▸ **Requirement**: Reproduce the listing below without any change.

═══ Data for processing

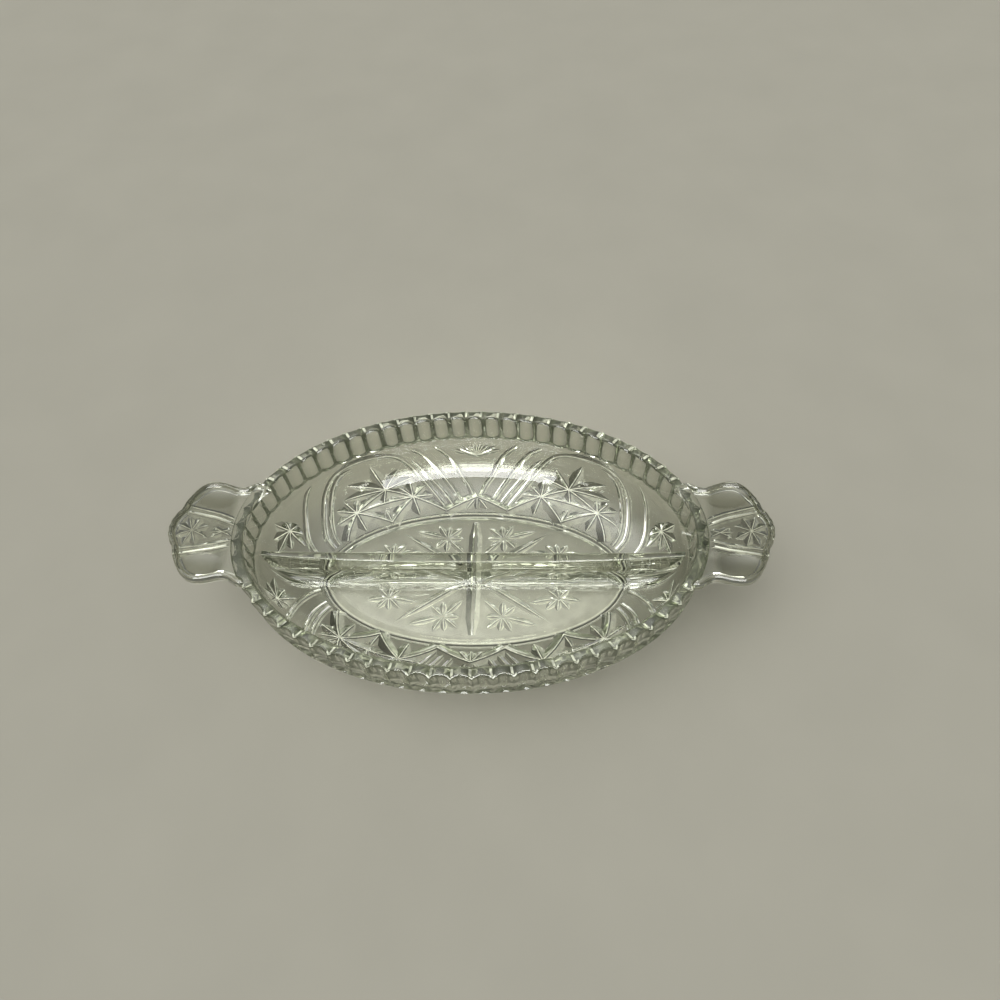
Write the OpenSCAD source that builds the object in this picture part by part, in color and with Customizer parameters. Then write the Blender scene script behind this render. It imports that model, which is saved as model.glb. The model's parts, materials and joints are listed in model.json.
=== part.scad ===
// Pressed-glass oval relish tray: a two-part bowl with a fluted band,
// a scalloped rim, a cut star pattern outside and a fan handle at each end.
// Millimetres. The origin lies under the middle of the foot, +X runs along
// the long axis and +Z is up.

/* [Foot and floor] */
// Length over the foot ring
foot_length = 134; // [120:1:150]
// Width over the foot ring
foot_width = 66.6; // [58:0.2:76]
// Height of the foot ring
foot_height = 1.6; // [1:0.1:2.4]
// Width of the foot ring's tread
foot_tread = 2.6; // [1.6:0.1:4]
// Thickness of the floor plate
floor_thickness = 3.2; // [2.6:0.1:4]
// Depth of the spray cut under the floor
spray_depth = 1.1; // [0.6:0.1:1.5]

/* [Wall] */
// How far the wall leans out between the foot and the fluted band
wall_flare = 25.4; // [21:0.2:30]
// Thickness of the wall where the fluted band begins
wall_thickness = 3.7; // [3:0.1:4.6]
// Depth of a star's rays at its centre
star_depth = 1.1; // [0.5:0.1:1.4]
// Depth of the grooves that draw the arches
groove_depth = 0.8; // [0.4:0.1:1.2]

/* [Fluted band and rim] */
// Height at which the fluted band begins
band_bottom = 27; // [22:0.5:30]
// Height of the band's upper edge, where the scallops begin
band_top = 43.2; // [38:0.2:46]
// Height of the scallops' crowns
rim_height = 45; // [42:0.2:50]
// How far the band leans out over its height
band_flare = 0.5; // [0:0.1:2]
// How far the ridges between the scooped flutes stand proud
flute_rise = 1.4; // [0.8:0.1:2]
// Height of the round lower end of a flute
flute_toe = 3.4; // [2:0.2:6]
// Height of the shoulder that carries the band out from the wall
shoulder_height = 1.4; // [1:0.1:2.4]
// How far the rim dips between two scallops
scallop_dip = 1.1; // [0.4:0.1:1.4]
// Flutes in a quarter of the band
flutes_per_quarter = 16; // [10:1:20]

/* [Divider] */
// Height of the divider's top at mid length
divider_height = 21.5; // [16:0.5:26]
// Extra height of the divider where it meets the wall
divider_end_rise = 4; // [0:0.5:6]
// Width of the divider's top at mid length
divider_top_width = 5.2; // [3:0.2:7]
// Width of the divider's top where it meets the wall
divider_end_width = 1.8; // [1:0.1:3]
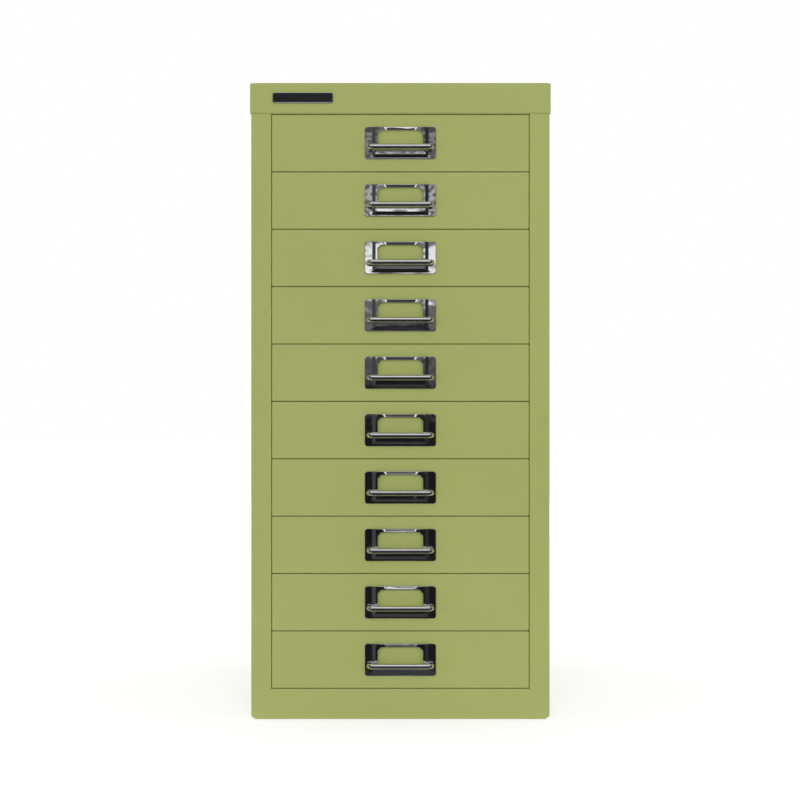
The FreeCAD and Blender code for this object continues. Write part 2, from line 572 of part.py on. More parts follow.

══════

▸ **Result of the task**:
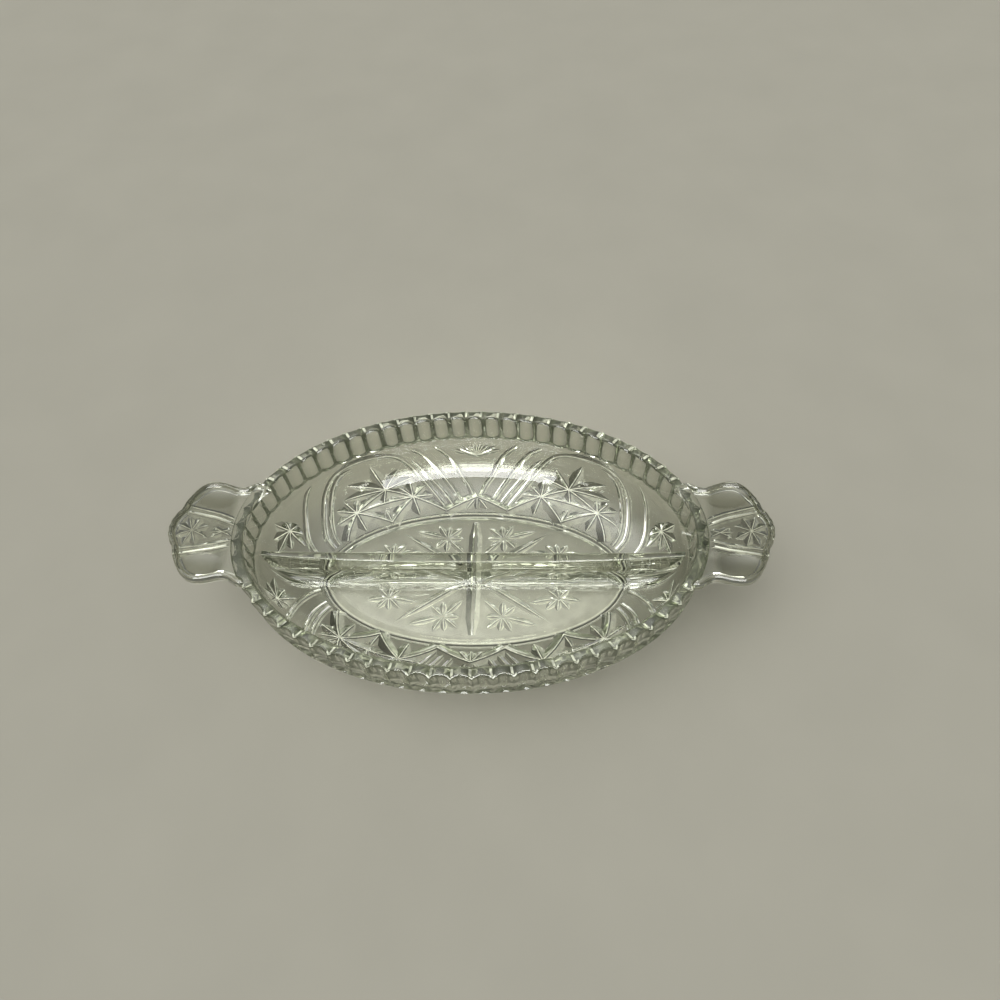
Write the OpenSCAD source that builds the object in this picture part by part, in color and with Customizer parameters. Then write the Blender scene script behind this render. It imports that model, which is saved as model.glb. The model's parts, materials and joints are listed in model.json.
=== part.scad ===
// Pressed-glass oval relish tray: a two-part bowl with a fluted band,
// a scalloped rim, a cut star pattern outside and a fan handle at each end.
// Millimetres. The origin lies under the middle of the foot, +X runs along
// the long axis and +Z is up.

/* [Foot and floor] */
// Length over the foot ring
foot_length = 134; // [120:1:150]
// Width over the foot ring
foot_width = 66.6; // [58:0.2:76]
// Height of the foot ring
foot_height = 1.6; // [1:0.1:2.4]
// Width of the foot ring's tread
foot_tread = 2.6; // [1.6:0.1:4]
// Thickness of the floor plate
floor_thickness = 3.2; // [2.6:0.1:4]
// Depth of the spray cut under the floor
spray_depth = 1.1; // [0.6:0.1:1.5]

/* [Wall] */
// How far the wall leans out between the foot and the fluted band
wall_flare = 25.4; // [21:0.2:30]
// Thickness of the wall where the fluted band begins
wall_thickness = 3.7; // [3:0.1:4.6]
// Depth of a star's rays at its centre
star_depth = 1.1; // [0.5:0.1:1.4]
// Depth of the grooves that draw the arches
groove_depth = 0.8; // [0.4:0.1:1.2]

/* [Fluted band and rim] */
// Height at which the fluted band begins
band_bottom = 27; // [22:0.5:30]
// Height of the band's upper edge, where the scallops begin
band_top = 43.2; // [38:0.2:46]
// Height of the scallops' crowns
rim_height = 45; // [42:0.2:50]
// How far the band leans out over its height
band_flare = 0.5; // [0:0.1:2]
// How far the ridges between the scooped flutes stand proud
flute_rise = 1.4; // [0.8:0.1:2]
// Height of the round lower end of a flute
flute_toe = 3.4; // [2:0.2:6]
// Height of the shoulder that carries the band out from the wall
shoulder_height = 1.4; // [1:0.1:2.4]
// How far the rim dips between two scallops
scallop_dip = 1.1; // [0.4:0.1:1.4]
// Flutes in a quarter of the band
flutes_per_quarter = 16; // [10:1:20]

/* [Divider] */
// Height of the divider's top at mid length
divider_height = 21.5; // [16:0.5:26]
// Extra height of the divider where it meets the wall
divider_end_rise = 4; // [0:0.5:6]
// Width of the divider's top at mid length
divider_top_width = 5.2; // [3:0.2:7]
// Width of the divider's top where it meets the wall
divider_end_width = 1.8; // [1:0.1:3]
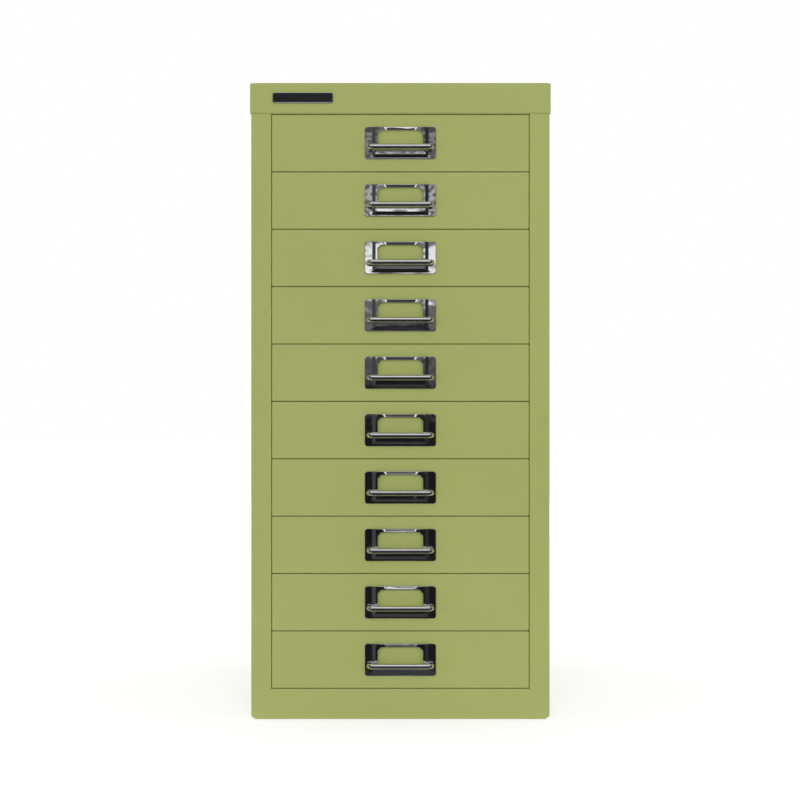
The FreeCAD and Blender code for this object continues. Write part 2, from line 572 of part.py on. More parts follow.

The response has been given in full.